7. Overcoming the Fear of Data Transparency

One of the reasons some organisers avoid detailed travel data collection is fear, fear that the numbers will look bad. But here’s the truth:

  • Without a baseline, you can’t measure improvement.

  • Sponsors and regulators value transparency over perfection.

  • Delegates respect honesty, especially when it’s paired with a credible plan for change.

Think of it like a fitness tracker: you can’t improve your health without first stepping on the scale.

8.The B-Corp View: Accountability as a Competitive Advantage

From a B-Corp perspective, data transparency isn’t just compliance, it’s a trust-building exercise.

  • People
    Delegates see that you care enough to measure and improve their travel experience.

  • Planet
    You’re targeting the most impactful emissions source with evidence-based action.

  • Profit
    Sponsors see you as a leader in sustainable event planning, increasing your appeal for partnerships.

Bizumi’s philosophy is that data is not a burden; it’s the missing ticket to designing better events for everyone.
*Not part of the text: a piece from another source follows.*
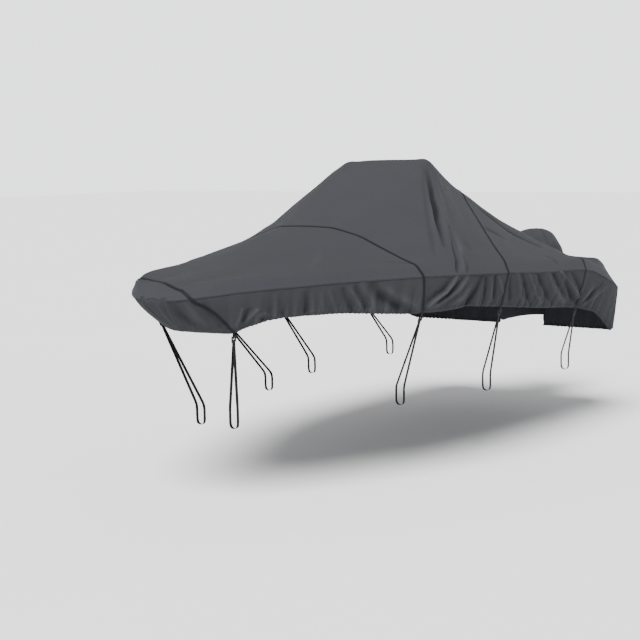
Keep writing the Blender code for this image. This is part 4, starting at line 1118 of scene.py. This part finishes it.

9. Practical Steps to Close the Data Gap

Here’s a Bizumi recommended starting plan for any organiser:

  1. Add two travel questions to registration (origin city and planned mode).

  2. Explain why you’re asking — link it to better options and discounts.

  3. Store and analyse the data securely.

  4. Use it to influence: venue choice, travel incentives, marketing.

  5. Report results — show stakeholders what’s changed.

  6. Iterate annually — refine the questions, test new interventions.

Conclusion: From Guesswork to Ground Truth

Sustainable event planning without travel data is like navigating without a map. You might head in roughly the right direction, but you’ll waste time, miss opportunities, and risk going completely off course.

By making travel data collection a standard part of event registration — and pairing it with tools like Bizumi to act on the insights, we can finally turn sustainability from an abstract goal into a measurable, manageable reality.